Now, to get a flavor of the intrusive nature of the registry established under Christopher’s Law, note that it contains the names, date of birth, addresses, personal and business numbers, employers, descriptions, and photographs of those found NCRMD. Furthermore, registrants must present themselves physically at police stations once a year for 30-60 minutes as a part of their reporting obligations. Information in the registry can also be disclosed to police forces outside Canada for crime prevention purposes. Finally, Christopher’s Law requires the police to attempt to verify the offender’s address, which can include paying a visit to the registrant’s house. Not only are some of these restrictions humiliating, imagine a police officer dropping by your house while you are having a barbeque with friends to ask if you are the sex offender in the registry. These requirements are a clear restriction of the liberties of these individuals for their entire lives.

The Case

In this case, the claimant, G, who was found NCRMD of two sexual offenses in 2002, was subsequently absolutely discharged and has not had any offense added to his record in the 19 years since. Regardless, thanks to the distinction that Christopher’s Law draws, he must continue to report for the rest of his life and can never be taken off of the Ontario Sex Offender Registry, even after he dies. G, who was in full remission, and admittedly “[not] a significant risk to the safety of the public,” was simply unable to put his manic episode and unstable past behind him thanks to this legislation. On this basis, G brought an application challenging the constitutionality of Christopher’s Law as it related to those found NCRMD and who were absolutely discharged. He argued that Christopher’s Law violated sections 7 and 15(1) of the Canadian Charter of Rights and Freedoms (“the Charter”).

The Court’s Decision

While the section 7 claim was not analyzed in detail, the Court decided that Christopher’s Law creates a distinction based on mental disability in a discriminatory fashion, violating section 15 of the Charter. It stigmatized those found NCRMD as being permanently dangerous and never changing. With that, the Court reaffirmed the appellate court’s decision to declare that “Christopher’s law is of no force or effect insofar as it applies to those found NCRMD of a sexual offence and granted an absolute discharge”.


This case shows us that Charter claims, whether it be section 15 as in this case or even section 7 in other scenarios, are a way for those found NCRMD to attempt to dispel the stigma surrounding their conditions. In an article, former Justice Iacobucci made an important point that Charter litigation is often prohibitively expensive, especially at an individual level. So what G did in this case is not always an option, but it does highlight that there needs to be a change in how NCRMD individuals are treated in our criminal law system and how they are perceived. Unfortunately, Christopher’s Law is not the only way in which those NCRMD individuals are severely restricted. As Brodsky notes, those found NCRMD can have their liberties “affected far more effectually than by a prison sentence”. For example, an NCRMD individual may find themselves “subject to a Review Board for many years for a trivial offence”. This is unfortunate because research indicates that the possibility of recidivism for those NCR is 7.5%, while the recidivism rate for those found guilty or convicted is 40% at some point after release. This indicates that recidivists are more likely to be those who were convicted.

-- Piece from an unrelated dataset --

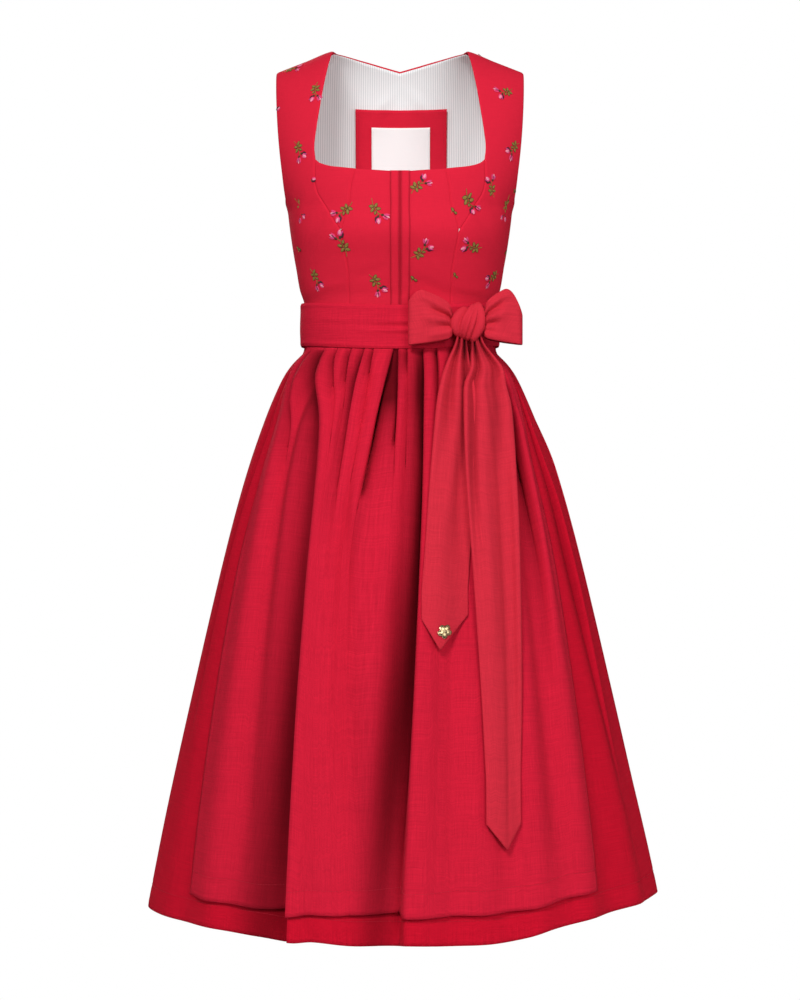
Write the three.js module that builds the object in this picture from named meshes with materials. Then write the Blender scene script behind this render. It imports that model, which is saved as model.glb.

The case of Vincent Li, who killed a fellow passenger on a Greyhound bus during a schizophrenic episode in 2008, offers another example of how the stigma against those found NCRMD can lead to unfair results in our criminal law system. In early 2010, the Criminal Code Review Board allowed Li to take escorted walks on the grounds of the mental health facility he was residing in. In June 2010, Manitoban Justice Minister Andrew Swan suspended this decision, noting that it is “contrary to the interests of public safety”. This decision was condemned by a group representing over 4000 Canadian psychiatrists, stating that it is “the worst kind of political pandering and fear-mongering” and “a shocking lack of knowledge and understanding of mental illness”. Unfortunately, a significant portion of the public leaned towards supporting the Justice Minister’s decision. This clearly shows how the perception of these mentally ill individuals leads to them being viewed as perpetually dangerous and in need of restriction, even when science says otherwise.

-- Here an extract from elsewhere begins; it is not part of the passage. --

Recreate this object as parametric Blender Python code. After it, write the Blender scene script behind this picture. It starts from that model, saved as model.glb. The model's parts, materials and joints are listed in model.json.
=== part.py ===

The reality is that, when a person is found NCR, it is because they are, as the name of the defence suggests, not criminally responsible. According to the second part of the test set out in R v Bouchard-Lebrun, it needs to be established that the effect of the said mental illness is that it made it so the accused was incapable of knowing that their act or omission was wrong. The focus therefore should be on treating these individuals, not punishing them even worse than the offenders who deliberately carried out their wrong actions. What the above situations of G and Vincent Li show is that the extremely negative perception of NCRMD individuals leads to fear mongering as well as unnecessary and unfair criminal laws. While admittedly, the courts can do away with or amend a lot of these unfair laws if Charter claims are brought forward and succeed, it is an impractical method. Educating the populous would be a better starting point to ensuring that, rather than fearing NCRMD individuals, they are understood and laws such as Christopher’s Law never come into being in the first place. With a focus on treatment rather than baseless fear and punishment, those NCRMD individuals who pose no danger to the public can possibly get the lives back that they lost thanks to mental illness.